Wex Inc.'s Nicola Morris talks:
- Key drivers behind Wex's $1.7 billion eNett/Optal acquisition
- The company's long-term acquisition roadmap
- The high potential of virtual travel payments
Wex Inc.'s January agreement to acquire virtual travel payments provider eNett for $1.7 billion from majority owner Travelport—along with related financial technology specialist Optal—marked the latest major travel payments move for the company, which over the past several years has steadily expanded into new markets and corporate payments verticals. From its roots as a fleet and fuel card specialist founded in 1983 as Wright Express, Portland, Me.-based Wex has grown into a multibillion-dollar global company with an array of corporate spending solutions, with an emphasis on delivering virtual travel payment products via travel management companies. Wex chief corporate development officer Nicola Morris this month spoke with BTN's Adam Perrotta about how the eNett deal fits into Wex's overarching travel payments growth strategy.
BTN: What was the rationale behind acquiring eNett and Optal? What does it bring to Wex?
Morris: In our M&A strategy, we have three priorities we try to achieve: one is to buy into high-growth businesses; two is diversification from broad macroeconomic forces, including fuel prices, which are a big part of [our fuel card business]; and third is around geographic expansion and building out a global presence. Sometimes a deal only accomplishes one or two of those, but we think this transaction meets all three criteria. [Optal and eNett] have a really strong record of growth in a high-growth industry and are a great complementary fit with our existing business.
BTN: It's safe to say Wex still views virtual payment cards as a key growth opportunity.
Morris: Definitely. With all of the capabilities that virtual cards offer around efficiency, security and reconciliation, and because there's still relatively low penetration, I think we see a tremendous amount of growth opportunity still there.
BTN: What about the third criterion? How does the deal fit into Wex's geographic expansion strategy?
Morris: [Optal and eNett] serve a combination of Europe and Asia/Pacific—about 60 percent in Europe and 40 percent in Asia/Pacific. Today, we have a solid but smaller presence in Europe, so this give us additional scale in Europe and a really solid position in Asia. Also [the companies] have little to no presence in the U.S., so that really rounds out a nice geographic complement for us.
BTN: How did the acquisition come about? eNett has been rumored to be on the offering block, and Travelport went private last year. Was that the catalyst?

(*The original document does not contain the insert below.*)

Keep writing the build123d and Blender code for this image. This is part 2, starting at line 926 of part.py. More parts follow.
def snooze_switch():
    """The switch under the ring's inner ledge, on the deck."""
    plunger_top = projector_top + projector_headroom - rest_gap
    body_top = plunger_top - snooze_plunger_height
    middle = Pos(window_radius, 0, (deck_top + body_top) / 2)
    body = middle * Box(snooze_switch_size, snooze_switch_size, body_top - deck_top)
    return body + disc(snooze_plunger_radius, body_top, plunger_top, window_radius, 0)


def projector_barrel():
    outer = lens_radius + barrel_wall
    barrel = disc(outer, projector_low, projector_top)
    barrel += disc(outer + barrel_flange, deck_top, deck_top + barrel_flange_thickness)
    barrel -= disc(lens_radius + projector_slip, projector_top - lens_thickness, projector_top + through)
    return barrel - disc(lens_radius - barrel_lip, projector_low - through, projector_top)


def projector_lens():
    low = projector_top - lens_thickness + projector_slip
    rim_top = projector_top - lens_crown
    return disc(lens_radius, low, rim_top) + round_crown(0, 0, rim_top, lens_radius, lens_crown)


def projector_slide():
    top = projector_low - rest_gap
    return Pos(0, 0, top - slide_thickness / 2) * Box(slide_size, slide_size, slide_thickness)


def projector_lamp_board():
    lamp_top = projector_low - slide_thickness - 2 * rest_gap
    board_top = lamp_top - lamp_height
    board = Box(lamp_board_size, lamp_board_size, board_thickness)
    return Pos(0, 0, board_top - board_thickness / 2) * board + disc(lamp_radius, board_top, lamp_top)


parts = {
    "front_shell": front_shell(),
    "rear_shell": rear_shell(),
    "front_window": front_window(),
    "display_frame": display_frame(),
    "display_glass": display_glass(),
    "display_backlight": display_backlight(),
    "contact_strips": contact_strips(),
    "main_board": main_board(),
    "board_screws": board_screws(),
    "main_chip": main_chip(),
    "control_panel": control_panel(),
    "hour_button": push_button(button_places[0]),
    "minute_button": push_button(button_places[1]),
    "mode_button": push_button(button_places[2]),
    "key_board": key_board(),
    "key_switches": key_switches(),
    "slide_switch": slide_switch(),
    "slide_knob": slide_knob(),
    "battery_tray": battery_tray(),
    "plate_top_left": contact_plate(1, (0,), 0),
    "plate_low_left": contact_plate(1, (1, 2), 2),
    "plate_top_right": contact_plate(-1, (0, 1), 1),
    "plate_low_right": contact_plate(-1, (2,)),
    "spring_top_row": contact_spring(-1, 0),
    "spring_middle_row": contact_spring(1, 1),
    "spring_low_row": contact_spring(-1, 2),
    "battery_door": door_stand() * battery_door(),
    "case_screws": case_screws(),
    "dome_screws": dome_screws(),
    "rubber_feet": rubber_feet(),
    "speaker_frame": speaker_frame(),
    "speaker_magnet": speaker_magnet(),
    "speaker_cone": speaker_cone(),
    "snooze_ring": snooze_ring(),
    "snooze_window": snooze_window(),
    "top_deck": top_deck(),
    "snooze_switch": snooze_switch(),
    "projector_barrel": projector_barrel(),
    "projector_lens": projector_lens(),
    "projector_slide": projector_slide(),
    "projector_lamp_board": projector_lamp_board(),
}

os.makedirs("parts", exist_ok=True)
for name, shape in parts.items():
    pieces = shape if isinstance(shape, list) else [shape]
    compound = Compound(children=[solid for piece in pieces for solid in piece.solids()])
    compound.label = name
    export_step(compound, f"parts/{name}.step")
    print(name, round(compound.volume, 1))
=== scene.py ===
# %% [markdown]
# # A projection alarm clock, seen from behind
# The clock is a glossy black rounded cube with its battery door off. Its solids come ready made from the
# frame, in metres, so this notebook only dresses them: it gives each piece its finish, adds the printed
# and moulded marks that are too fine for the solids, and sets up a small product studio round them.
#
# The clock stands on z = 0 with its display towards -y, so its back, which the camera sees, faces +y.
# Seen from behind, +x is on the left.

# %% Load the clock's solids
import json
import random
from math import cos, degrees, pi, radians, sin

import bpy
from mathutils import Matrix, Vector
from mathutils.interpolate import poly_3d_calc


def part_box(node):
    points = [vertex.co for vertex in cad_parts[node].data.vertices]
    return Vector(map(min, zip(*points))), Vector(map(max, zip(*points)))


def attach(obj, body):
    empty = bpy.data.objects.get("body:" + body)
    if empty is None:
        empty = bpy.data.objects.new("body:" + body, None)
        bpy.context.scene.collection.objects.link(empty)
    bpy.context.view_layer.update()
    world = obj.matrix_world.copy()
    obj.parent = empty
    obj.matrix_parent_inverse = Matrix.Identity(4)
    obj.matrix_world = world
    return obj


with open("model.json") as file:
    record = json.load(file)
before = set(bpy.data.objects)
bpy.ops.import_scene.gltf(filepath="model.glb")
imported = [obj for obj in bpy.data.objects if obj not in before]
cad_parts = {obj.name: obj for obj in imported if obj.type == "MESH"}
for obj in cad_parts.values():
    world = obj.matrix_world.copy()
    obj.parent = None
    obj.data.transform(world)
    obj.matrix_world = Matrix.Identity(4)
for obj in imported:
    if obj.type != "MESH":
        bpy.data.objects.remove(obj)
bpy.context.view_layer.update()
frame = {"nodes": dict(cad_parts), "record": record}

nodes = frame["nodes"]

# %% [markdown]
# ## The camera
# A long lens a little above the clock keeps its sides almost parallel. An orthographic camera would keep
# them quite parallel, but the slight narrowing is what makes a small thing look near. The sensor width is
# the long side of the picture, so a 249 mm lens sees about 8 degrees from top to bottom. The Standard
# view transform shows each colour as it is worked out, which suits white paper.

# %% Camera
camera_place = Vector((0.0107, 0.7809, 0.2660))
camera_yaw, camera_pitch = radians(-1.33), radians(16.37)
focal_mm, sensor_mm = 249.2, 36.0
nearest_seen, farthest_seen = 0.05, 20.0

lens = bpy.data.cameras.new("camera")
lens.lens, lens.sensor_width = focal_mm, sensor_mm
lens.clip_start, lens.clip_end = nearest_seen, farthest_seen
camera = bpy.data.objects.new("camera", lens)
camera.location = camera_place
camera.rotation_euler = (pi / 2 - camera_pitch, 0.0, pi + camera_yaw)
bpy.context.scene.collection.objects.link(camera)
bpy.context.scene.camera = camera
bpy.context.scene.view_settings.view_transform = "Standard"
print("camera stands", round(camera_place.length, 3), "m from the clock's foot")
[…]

Morris: We have a long-term view acquisition roadmap that we constantly nurture and keep front and center and discuss with our board. It looks at where we are from business perspective and how things are changing so we can be ready if the time is right and an asset becomes available and we would want to deploy capital [to acquire it.]. Optal and eNett have been on that list going back several years, and as is customary in corporate development, we make sure we've got the relationships with the companies themselves or with banks, so that we're always ready when the time is going to be right to pursue a transaction. So those relationships have been there for years.
BTN: Optal and eNett are somewhat interrelated from an ownership perspective, right?
Morris: Yes, Optal was a minority shareholder of eNett, and Travelport was the majority shareholder when Travelport was taken private by Elliot Management and Siris [in May 2019]. Optal had its own separate private ownership. But the deal was structured as a single transaction with Wex acquiring Travelport's eNett share and the whole of Optal.
BTN: How will eNett and Optal's systems be integrated into Wex's existing infrastructure?
Morris: We don't anticipate closing this acquisition until mid-year, so until then, they're each still running their own businesses. Between now and close we'll work on the integration plan and go through our integration playbook to determine the plan specific to this transaction. You can imagine there will be some level of integration that we'll have in place by closing, and then we'll have a whole deeper integration process that takes place starting immediately after close. We're very excited about this particular acquisition and think there are some great complementary processes, so we're looking forward to getting it approved.
BTN: Getting back to geographic expansion, aside from Asia/Pacific and Europe, are there any other markets you've identified as targets for growth?
Morris: Between our three major operational regions of North America, Europe and Asia/Pacific, we feel really good about opportunities in those areas from a growth perspective. There may be other opportunities to expand that might arise elsewhere, but there's a lot of potential still there in those areas.
BTN: Are there any other high-potential service areas beyond virtual cards you're considering entering?
Morris: Our health, fleet, travel and corporate payments businesses all are in industries that are undergoing major transitions, and there's so much modernization going on that there's a major opportunity for us to bring solutions to those markets and expand our offerings there. So, at this juncture, we're not sure we have a need to enter any new industries or verticals, though we'll continue to look at new solutions and applications for our existing products.